▶ **The task**
Set down the material below in full, matching it exactly.

▶ **Information provided**
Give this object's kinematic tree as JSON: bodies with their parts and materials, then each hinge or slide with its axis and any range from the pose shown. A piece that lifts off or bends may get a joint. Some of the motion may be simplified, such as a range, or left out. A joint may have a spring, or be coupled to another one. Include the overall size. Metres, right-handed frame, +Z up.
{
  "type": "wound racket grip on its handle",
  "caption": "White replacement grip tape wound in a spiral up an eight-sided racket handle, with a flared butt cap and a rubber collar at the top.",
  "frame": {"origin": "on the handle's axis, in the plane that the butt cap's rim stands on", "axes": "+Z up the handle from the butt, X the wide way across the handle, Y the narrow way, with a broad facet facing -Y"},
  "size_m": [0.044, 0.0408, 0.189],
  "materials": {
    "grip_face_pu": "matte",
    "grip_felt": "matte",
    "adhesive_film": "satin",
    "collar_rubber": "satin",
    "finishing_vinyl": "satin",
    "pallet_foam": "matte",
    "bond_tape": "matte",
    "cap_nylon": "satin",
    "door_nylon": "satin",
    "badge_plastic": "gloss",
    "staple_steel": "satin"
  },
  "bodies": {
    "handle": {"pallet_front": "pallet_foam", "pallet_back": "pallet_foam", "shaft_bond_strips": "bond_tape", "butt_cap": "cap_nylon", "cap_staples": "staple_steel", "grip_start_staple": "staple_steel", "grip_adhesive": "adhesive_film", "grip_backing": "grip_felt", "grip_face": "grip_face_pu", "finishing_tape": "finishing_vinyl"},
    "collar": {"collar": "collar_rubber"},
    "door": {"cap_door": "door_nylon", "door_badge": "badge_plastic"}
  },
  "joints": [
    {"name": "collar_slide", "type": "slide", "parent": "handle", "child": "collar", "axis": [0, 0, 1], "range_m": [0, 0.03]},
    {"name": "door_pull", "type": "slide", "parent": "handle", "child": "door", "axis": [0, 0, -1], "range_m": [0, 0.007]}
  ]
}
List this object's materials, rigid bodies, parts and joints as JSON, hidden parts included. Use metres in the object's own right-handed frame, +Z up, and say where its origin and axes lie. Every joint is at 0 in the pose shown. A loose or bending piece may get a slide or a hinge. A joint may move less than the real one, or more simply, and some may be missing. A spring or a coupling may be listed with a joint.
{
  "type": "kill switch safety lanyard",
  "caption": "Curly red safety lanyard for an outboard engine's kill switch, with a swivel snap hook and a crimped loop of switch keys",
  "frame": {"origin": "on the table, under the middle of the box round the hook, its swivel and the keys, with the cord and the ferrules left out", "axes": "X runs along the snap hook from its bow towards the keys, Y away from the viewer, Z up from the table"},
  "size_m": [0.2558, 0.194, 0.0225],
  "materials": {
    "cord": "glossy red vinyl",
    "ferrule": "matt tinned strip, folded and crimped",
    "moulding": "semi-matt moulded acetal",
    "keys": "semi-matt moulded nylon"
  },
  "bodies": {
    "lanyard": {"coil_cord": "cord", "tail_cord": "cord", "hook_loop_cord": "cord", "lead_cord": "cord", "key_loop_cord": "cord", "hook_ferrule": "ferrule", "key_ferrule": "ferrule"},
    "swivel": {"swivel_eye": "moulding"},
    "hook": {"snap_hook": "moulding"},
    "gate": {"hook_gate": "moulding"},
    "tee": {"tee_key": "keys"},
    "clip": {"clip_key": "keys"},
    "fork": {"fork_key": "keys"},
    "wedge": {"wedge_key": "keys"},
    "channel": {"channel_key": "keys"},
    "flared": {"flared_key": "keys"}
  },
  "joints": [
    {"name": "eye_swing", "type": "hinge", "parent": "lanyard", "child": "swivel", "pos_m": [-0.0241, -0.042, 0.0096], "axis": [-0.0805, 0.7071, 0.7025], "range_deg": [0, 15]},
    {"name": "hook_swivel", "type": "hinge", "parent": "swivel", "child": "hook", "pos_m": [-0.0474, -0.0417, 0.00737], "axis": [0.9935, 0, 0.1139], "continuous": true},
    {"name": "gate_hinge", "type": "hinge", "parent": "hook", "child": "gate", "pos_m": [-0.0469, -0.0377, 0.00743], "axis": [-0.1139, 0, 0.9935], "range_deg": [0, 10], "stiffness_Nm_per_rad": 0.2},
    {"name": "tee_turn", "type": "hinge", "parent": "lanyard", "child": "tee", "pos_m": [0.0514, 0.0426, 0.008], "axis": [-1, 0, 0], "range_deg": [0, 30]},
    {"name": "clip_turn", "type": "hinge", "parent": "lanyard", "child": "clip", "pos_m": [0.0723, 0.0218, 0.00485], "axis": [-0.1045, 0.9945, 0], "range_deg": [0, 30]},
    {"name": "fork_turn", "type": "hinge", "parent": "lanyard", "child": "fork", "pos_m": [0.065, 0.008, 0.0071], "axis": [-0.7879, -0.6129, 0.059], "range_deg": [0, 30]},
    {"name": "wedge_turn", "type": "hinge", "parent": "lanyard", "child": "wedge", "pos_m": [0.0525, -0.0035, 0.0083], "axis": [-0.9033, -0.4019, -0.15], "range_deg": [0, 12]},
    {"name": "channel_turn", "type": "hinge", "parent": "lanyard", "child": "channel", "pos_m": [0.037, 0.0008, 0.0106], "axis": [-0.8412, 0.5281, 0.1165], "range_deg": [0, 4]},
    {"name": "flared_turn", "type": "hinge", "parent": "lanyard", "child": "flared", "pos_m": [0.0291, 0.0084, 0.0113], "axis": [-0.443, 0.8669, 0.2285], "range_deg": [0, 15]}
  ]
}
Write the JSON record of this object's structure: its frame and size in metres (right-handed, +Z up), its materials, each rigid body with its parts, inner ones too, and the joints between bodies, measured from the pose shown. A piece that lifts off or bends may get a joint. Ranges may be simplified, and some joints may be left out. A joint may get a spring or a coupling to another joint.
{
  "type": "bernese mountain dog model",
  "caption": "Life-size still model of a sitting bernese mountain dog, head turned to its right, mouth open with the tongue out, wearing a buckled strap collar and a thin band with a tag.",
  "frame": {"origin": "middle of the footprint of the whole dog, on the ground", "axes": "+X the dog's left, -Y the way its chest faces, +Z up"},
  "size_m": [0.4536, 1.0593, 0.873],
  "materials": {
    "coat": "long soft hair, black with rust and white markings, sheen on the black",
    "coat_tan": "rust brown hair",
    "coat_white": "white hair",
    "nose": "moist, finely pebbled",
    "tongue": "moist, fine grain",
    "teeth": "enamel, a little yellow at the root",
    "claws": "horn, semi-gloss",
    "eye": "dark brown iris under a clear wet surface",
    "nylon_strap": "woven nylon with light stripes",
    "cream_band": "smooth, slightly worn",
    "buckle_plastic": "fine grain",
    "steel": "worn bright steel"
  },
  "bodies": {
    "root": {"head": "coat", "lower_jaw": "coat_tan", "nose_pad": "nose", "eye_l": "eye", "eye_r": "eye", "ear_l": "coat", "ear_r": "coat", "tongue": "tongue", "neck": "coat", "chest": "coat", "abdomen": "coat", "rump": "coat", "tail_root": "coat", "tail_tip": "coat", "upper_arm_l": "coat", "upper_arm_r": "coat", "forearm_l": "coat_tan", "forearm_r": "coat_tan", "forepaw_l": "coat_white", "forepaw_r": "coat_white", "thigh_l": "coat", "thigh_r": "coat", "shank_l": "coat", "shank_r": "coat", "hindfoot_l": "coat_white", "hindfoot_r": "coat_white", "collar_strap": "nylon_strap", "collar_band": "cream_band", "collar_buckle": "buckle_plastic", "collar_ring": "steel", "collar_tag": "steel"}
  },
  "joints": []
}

▶ **Written answer**
Give this object's kinematic tree as JSON: bodies with their parts and materials, then each hinge or slide with its axis and any range from the pose shown. A piece that lifts off or bends may get a joint. Some of the motion may be simplified, such as a range, or left out. A joint may have a spring, or be coupled to another one. Include the overall size. Metres, right-handed frame, +Z up.
{
  "type": "wound racket grip on its handle",
  "caption": "White replacement grip tape wound in a spiral up an eight-sided racket handle, with a flared butt cap and a rubber collar at the top.",
  "frame": {"origin": "on the handle's axis, in the plane that the butt cap's rim stands on", "axes": "+Z up the handle from the butt, X the wide way across the handle, Y the narrow way, with a broad facet facing -Y"},
  "size_m": [0.044, 0.0408, 0.189],
  "materials": {
    "grip_face_pu": "matte",
    "grip_felt": "matte",
    "adhesive_film": "satin",
    "collar_rubber": "satin",
    "finishing_vinyl": "satin",
    "pallet_foam": "matte",
    "bond_tape": "matte",
    "cap_nylon": "satin",
    "door_nylon": "satin",
    "badge_plastic": "gloss",
    "staple_steel": "satin"
  },
  "bodies": {
    "handle": {"pallet_front": "pallet_foam", "pallet_back": "pallet_foam", "shaft_bond_strips": "bond_tape", "butt_cap": "cap_nylon", "cap_staples": "staple_steel", "grip_start_staple": "staple_steel", "grip_adhesive": "adhesive_film", "grip_backing": "grip_felt", "grip_face": "grip_face_pu", "finishing_tape": "finishing_vinyl"},
    "collar": {"collar": "collar_rubber"},
    "door": {"cap_door": "door_nylon", "door_badge": "badge_plastic"}
  },
  "joints": [
    {"name": "collar_slide", "type": "slide", "parent": "handle", "child": "collar", "axis": [0, 0, 1], "range_m": [0, 0.03]},
    {"name": "door_pull", "type": "slide", "parent": "handle", "child": "door", "axis": [0, 0, -1], "range_m": [0, 0.007]}
  ]
}
List this object's materials, rigid bodies, parts and joints as JSON, hidden parts included. Use metres in the object's own right-handed frame, +Z up, and say where its origin and axes lie. Every joint is at 0 in the pose shown. A loose or bending piece may get a slide or a hinge. A joint may move less than the real one, or more simply, and some may be missing. A spring or a coupling may be listed with a joint.
{
  "type": "kill switch safety lanyard",
  "caption": "Curly red safety lanyard for an outboard engine's kill switch, with a swivel snap hook and a crimped loop of switch keys",
  "frame": {"origin": "on the table, under the middle of the box round the hook, its swivel and the keys, with the cord and the ferrules left out", "axes": "X runs along the snap hook from its bow towards the keys, Y away from the viewer, Z up from the table"},
  "size_m": [0.2558, 0.194, 0.0225],
  "materials": {
    "cord": "glossy red vinyl",
    "ferrule": "matt tinned strip, folded and crimped",
    "moulding": "semi-matt moulded acetal",
    "keys": "semi-matt moulded nylon"
  },
  "bodies": {
    "lanyard": {"coil_cord": "cord", "tail_cord": "cord", "hook_loop_cord": "cord", "lead_cord": "cord", "key_loop_cord": "cord", "hook_ferrule": "ferrule", "key_ferrule": "ferrule"},
    "swivel": {"swivel_eye": "moulding"},
    "hook": {"snap_hook": "moulding"},
    "gate": {"hook_gate": "moulding"},
    "tee": {"tee_key": "keys"},
    "clip": {"clip_key": "keys"},
    "fork": {"fork_key": "keys"},
    "wedge": {"wedge_key": "keys"},
    "channel": {"channel_key": "keys"},
    "flared": {"flared_key": "keys"}
  },
  "joints": [
    {"name": "eye_swing", "type": "hinge", "parent": "lanyard", "child": "swivel", "pos_m": [-0.0241, -0.042, 0.0096], "axis": [-0.0805, 0.7071, 0.7025], "range_deg": [0, 15]},
    {"name": "hook_swivel", "type": "hinge", "parent": "swivel", "child": "hook", "pos_m": [-0.0474, -0.0417, 0.00737], "axis": [0.9935, 0, 0.1139], "continuous": true},
    {"name": "gate_hinge", "type": "hinge", "parent": "hook", "child": "gate", "pos_m": [-0.0469, -0.0377, 0.00743], "axis": [-0.1139, 0, 0.9935], "range_deg": [0, 10], "stiffness_Nm_per_rad": 0.2},
    {"name": "tee_turn", "type": "hinge", "parent": "lanyard", "child": "tee", "pos_m": [0.0514, 0.0426, 0.008], "axis": [-1, 0, 0], "range_deg": [0, 30]},
    {"name": "clip_turn", "type": "hinge", "parent": "lanyard", "child": "clip", "pos_m": [0.0723, 0.0218, 0.00485], "axis": [-0.1045, 0.9945, 0], "range_deg": [0, 30]},
    {"name": "fork_turn", "type": "hinge", "parent": "lanyard", "child": "fork", "pos_m": [0.065, 0.008, 0.0071], "axis": [-0.7879, -0.6129, 0.059], "range_deg": [0, 30]},
    {"name": "wedge_turn", "type": "hinge", "parent": "lanyard", "child": "wedge", "pos_m": [0.0525, -0.0035, 0.0083], "axis": [-0.9033, -0.4019, -0.15], "range_deg": [0, 12]},
    {"name": "channel_turn", "type": "hinge", "parent": "lanyard", "child": "channel", "pos_m": [0.037, 0.0008, 0.0106], "axis": [-0.8412, 0.5281, 0.1165], "range_deg": [0, 4]},
    {"name": "flared_turn", "type": "hinge", "parent": "lanyard", "child": "flared", "pos_m": [0.0291, 0.0084, 0.0113], "axis": [-0.443, 0.8669, 0.2285], "range_deg": [0, 15]}
  ]
}
Write the JSON record of this object's structure: its frame and size in metres (right-handed, +Z up), its materials, each rigid body with its parts, inner ones too, and the joints between bodies, measured from the pose shown. A piece that lifts off or bends may get a joint. Ranges may be simplified, and some joints may be left out. A joint may get a spring or a coupling to another joint.
{
  "type": "bernese mountain dog model",
  "caption": "Life-size still model of a sitting bernese mountain dog, head turned to its right, mouth open with the tongue out, wearing a buckled strap collar and a thin band with a tag.",
  "frame": {"origin": "middle of the footprint of the whole dog, on the ground", "axes": "+X the dog's left, -Y the way its chest faces, +Z up"},
  "size_m": [0.4536, 1.0593, 0.873],
  "materials": {
    "coat": "long soft hair, black with rust and white markings, sheen on the black",
    "coat_tan": "rust brown hair",
    "coat_white": "white hair",
    "nose": "moist, finely pebbled",
    "tongue": "moist, fine grain",
    "teeth": "enamel, a little yellow at the root",
    "claws": "horn, semi-gloss",
    "eye": "dark brown iris under a clear wet surface",
    "nylon_strap": "woven nylon with light stripes",
    "cream_band": "smooth, slightly worn",
    "buckle_plastic": "fine grain",
    "steel": "worn bright steel"
  },
  "bodies": {
    "root": {"head": "coat", "lower_jaw": "coat_tan", "nose_pad": "nose", "eye_l": "eye", "eye_r": "eye", "ear_l": "coat", "ear_r": "coat", "tongue": "tongue", "neck": "coat", "chest": "coat", "abdomen": "coat", "rump": "coat", "tail_root": "coat", "tail_tip": "coat", "upper_arm_l": "coat", "upper_arm_r": "coat", "forearm_l": "coat_tan", "forearm_r": "coat_tan", "forepaw_l": "coat_white", "forepaw_r": "coat_white", "thigh_l": "coat", "thigh_r": "coat", "shank_l": "coat", "shank_r": "coat", "hindfoot_l": "coat_white", "hindfoot_r": "coat_white", "collar_strap": "nylon_strap", "collar_band": "cream_band", "collar_buckle": "buckle_plastic", "collar_ring": "steel", "collar_tag": "steel"}
  },
  "joints": []
}